A new social partnership programme is set to be ratified later this summer after marathon negotiations concluded yesterday at Government Buildings.
"Towards 2016" proposes a 10 per cent increase for workers over the next 27 months and also sets out a 10-year strategy for social and economic development. It will succeed the outgoing national agreement, "Sustaining Progress", as soon as it is formally ratified by the social partners.
The farming elements of the new programme remain to be finalised, with talks between farm bodies and the Government scheduled for Friday and Saturday.
Welcoming the agreement on pay and social issues, Taoiseach Bertie Ahern said the deal provided "an important framework for meeting the economic and social challenges ahead".
He expressed the hope that all parties would recognise the benefits of the new agreement both for themselves and for the country as a whole and give it "a fair wind" in the course of the ratification process.

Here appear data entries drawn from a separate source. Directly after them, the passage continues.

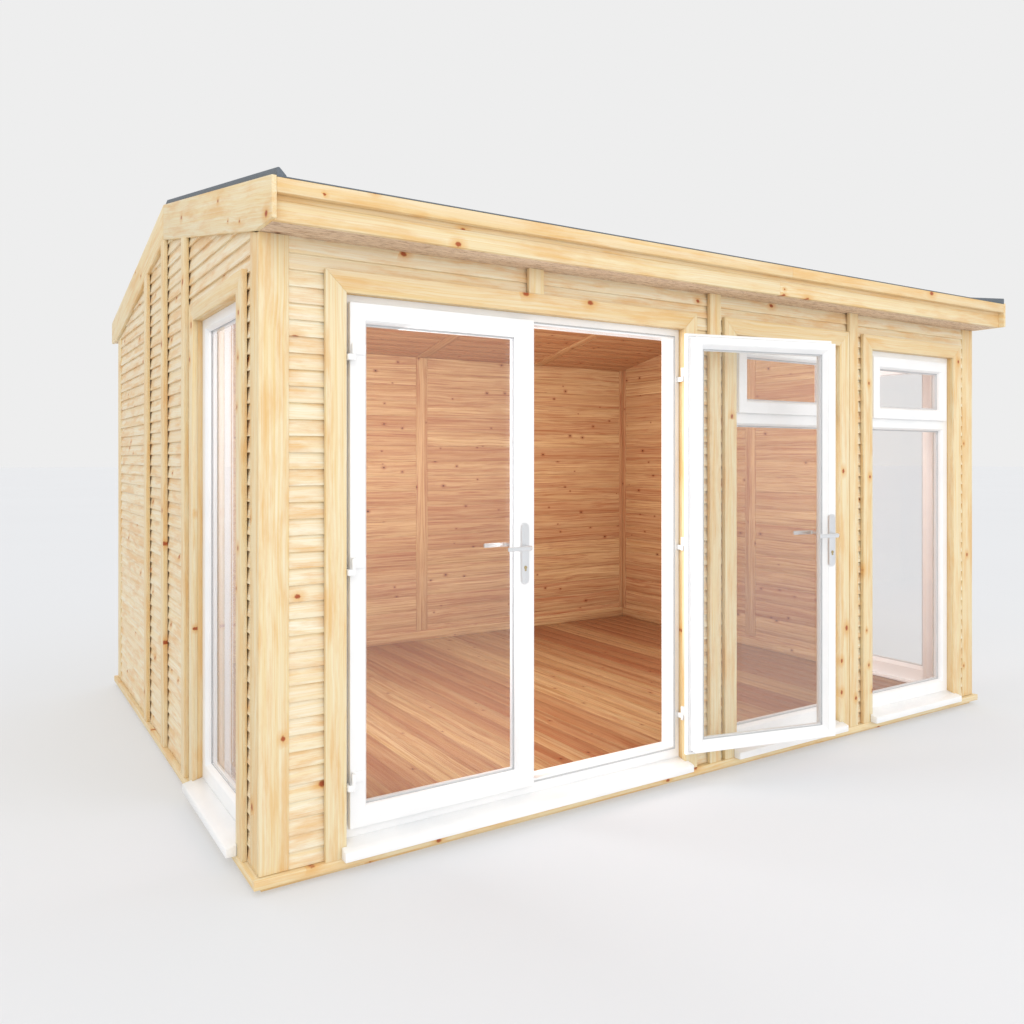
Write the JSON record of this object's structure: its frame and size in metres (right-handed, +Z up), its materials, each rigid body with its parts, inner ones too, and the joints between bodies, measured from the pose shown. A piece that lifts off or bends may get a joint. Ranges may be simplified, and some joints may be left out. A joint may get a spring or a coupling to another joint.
{
  "type": "garden office pod",
  "caption": "Timber garden office pod with a pitched felt roof, lapped cladding, glazed double doors that open outwards and tall windows in the front and ends.",
  "frame": {"origin": "centre of the plan of the walls, on the ground under the floor bearers", "axes": "+X along the front to the right seen from outside the doors, +Y from front to back, +Z up"},
  "size_m": [4.11, 3.5059, 2.5697],
  "materials": {
    "cladding_pine": "clear-treated softwood, planed",
    "lining_pine": "red-brown stained softwood lining",
    "white_pvc": "white extruded PVC-U, semi-gloss",
    "clear_glass": "sealed double glazing",
    "satin_steel": "satin",
    "grey_membrane": "matt grey roofing membrane"
  },
  "bodies": {
    "building": {"front_back_bearers": "cladding_pine", "cross_bearers": "cladding_pine", "floor_panel": "cladding_pine", "floorboards": "lining_pine", "front_wall_left": "cladding_pine", "front_wall_middle": "cladding_pine", "front_wall_between_windows": "cladding_pine", "front_wall_right": "cladding_pine", "front_wall_header": "cladding_pine", "left_wall": "cladding_pine", "right_wall": "cladding_pine", "back_wall": "cladding_pine", "front_back_corner_boards": "cladding_pine", "side_corner_boards": "cladding_pine", "front_battens": "cladding_pine", "side_battens": "cladding_pine", "back_battens": "cladding_pine", "door_surround": "cladding_pine", "front_window_surrounds": "cladding_pine", "side_window_surrounds": "cladding_pine", "door_frame": "white_pvc", "door_sill": "white_pvc", "frame_hinges": "white_pvc", "front_window_frames": "white_pvc", "front_window_vents": "white_pvc", "front_window_glass": "clear_glass", "front_window_sills": "white_pvc", "side_window_frames": "white_pvc", "side_window_glass": "clear_glass", "side_window_sills": "white_pvc", "fascia_boards": "cladding_pine", "fascia_cap_strips": "cladding_pine", "soffit_boards": "cladding_pine", "bargeboards": "cladding_pine", "front_roof_panel": "lining_pine", "back_roof_panel": "lining_pine", "roof_membrane": "grey_membrane", "verge_kerbs": "grey_membrane", "skirting_boards": "lining_pine", "wall_cover_strips": "lining_pine", "ceiling_cover_strips": "lining_pine"},
    "left_door": {"left_door_leaf": "white_pvc", "left_door_glass": "clear_glass", "left_door_hinges": "white_pvc", "left_door_backplates": "satin_steel"},
    "right_door": {"right_door_leaf": "white_pvc", "right_door_glass": "clear_glass", "right_door_hinges": "white_pvc", "right_door_backplates": "satin_steel"},
    "left_levers": {"left_door_levers": "satin_steel"},
    "right_levers": {"right_door_levers": "satin_steel"}
  },
  "joints": [
    {"name": "left_door_swing", "type": "hinge", "parent": "building", "child": "left_door", "pos_m": [-1.692, -1.526, 0], "axis": [0, 0, -1], "range_deg": [0, 167]},
    {"name": "right_door_swing", "type": "hinge", "parent": "building", "child": "right_door", "pos_m": [-0.222, -1.526, 0], "axis": [0, 0, 1], "range_deg": [-167, 0]},
    {"name": "left_lever_turn", "type": "hinge", "parent": "left_door", "child": "left_levers", "pos_m": [-1.0045, -1.47, 1.041], "axis": [0, -1, 0], "range_deg": [-40, 40], "stiffness_Nm_per_rad": 6},
    {"name": "right_lever_turn", "type": "hinge", "parent": "right_door", "child": "right_levers", "pos_m": [0.43528, -1.73522, 1.041], "axis": [-0.225, -0.9744, 0], "range_deg": [-40, 40], "stiffness_Nm_per_rad": 6}
  ]
}
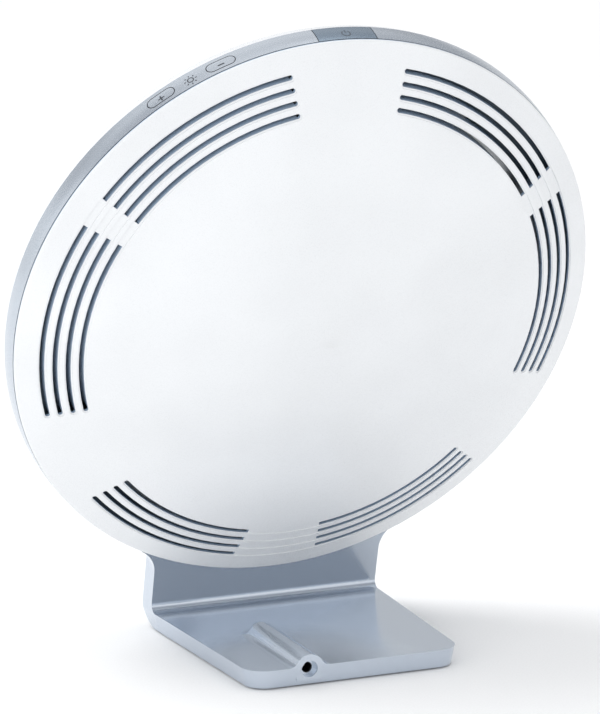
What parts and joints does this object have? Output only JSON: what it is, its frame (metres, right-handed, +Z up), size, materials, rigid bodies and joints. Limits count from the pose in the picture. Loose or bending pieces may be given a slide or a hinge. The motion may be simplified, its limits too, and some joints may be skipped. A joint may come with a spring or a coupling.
{
  "type": "light therapy lamp",
  "caption": "Round flat light therapy panel leaning on a bent plate stand, with vented domed rear cover, rim keys and a low-voltage power inlet.",
  "frame": {"origin": "on the table, in the middle of the lamp's width and depth", "axes": "+Z up, the lit face looks along -Y and leans back, +X is at the keys' brighter side, where the inlet is"},
  "size_m": [0.342, 0.1538, 0.3567],
  "materials": {
    "white_shell": "satin white moulding",
    "silver_trim": "satin silver-blue paint",
    "key_paint": "satin silver-blue paint, printed symbol",
    "stand_paint": "satin silver-blue metallic paint",
    "inner_white": "matte moulding",
    "opal": "opal diffuser sheet",
    "steel": "zinc plated",
    "sheet_aluminium": "mill finish",
    "board_white": "white solder mask",
    "board_green": "green solder mask",
    "package_yellow": "phosphor packages",
    "black_plastic": "matte black",
    "grey_nylon": "natural nylon",
    "capacitor_sleeve": "printed sleeve",
    "copper_winding": "enamelled winding",
    "nickel_contact": "plated contact",
    "lead_jacket": "soft black jacket",
    "foot_rubber": "matte rubber"
  },
  "bodies": {
    "lamp": {"rear_cover": "white_shell", "silver_band": "silver_trim", "front_bezel": "white_shell", "rim_frame": "inner_white", "stand_bracket": "steel", "diffuser": "opal", "reflector": "inner_white", "led_board": "board_white", "leds": "package_yellow", "heat_spreader": "sheet_aluminium", "driver_board": "board_green", "board_spacers": "grey_nylon", "inductor": "copper_winding", "capacitors": "capacitor_sleeve", "power_transistors": "black_plastic", "lead_connector": "grey_nylon", "power_switch": "black_plastic", "power_key_board": "board_green", "plus_switch": "black_plastic", "plus_key_board": "board_green", "minus_switch": "black_plastic", "minus_key_board": "board_green", "stand_shell": "stand_paint", "stand_cover": "stand_paint", "rubber_feet": "foot_rubber", "ballast_plates": "steel", "jack_body": "black_plastic", "jack_pin": "nickel_contact", "jack_tabs": "nickel_contact", "supply_lead": "lead_jacket", "cover_screws": "steel", "ear_screws": "steel", "board_screws": "steel", "stand_screws": "steel", "base_screws": "steel"},
    "power_button": {"power_key": "key_paint", "power_plunger": "black_plastic"},
    "plus_button": {"plus_key": "key_paint", "plus_plunger": "black_plastic"},
    "minus_button": {"minus_key": "key_paint", "minus_plunger": "black_plastic"}
  },
  "joints": [
    {"name": "power_press", "type": "slide", "parent": "lamp", "child": "power_button", "axis": [0, -0.3518, -0.9361], "range_m": [0, 0.0005], "stiffness_N_per_m": 800, "springref_m": -0.0015},
    {"name": "plus_press", "type": "slide", "parent": "lamp", "child": "plus_button", "axis": [-0.5892, -0.2843, -0.7563], "range_m": [0, 0.0005], "stiffness_N_per_m": 800, "springref_m": -0.0015},
    {"name": "minus_press", "type": "slide", "parent": "lamp", "child": "minus_button", "axis": [-0.4051, -0.3217, -0.8558], "range_m": [0, 0.0005], "stiffness_N_per_m": 800, "springref_m": -0.0015}
  ]
}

Negotiations on the new deal, which began in early February, were the longest and most difficult since the partnership process began in 1987. The first three months were largely devoted to union demands for new measures to underpin employment standards and combat exploitation.
Irish Congress of Trade Unions general secretary David Begg said the outcome marked the beginning of a "new progressive era" in terms of social policy. Turlough O'Sullivan, director general of the employers' body Ibec, said the pay proposals were "at the very limit of what the country can afford".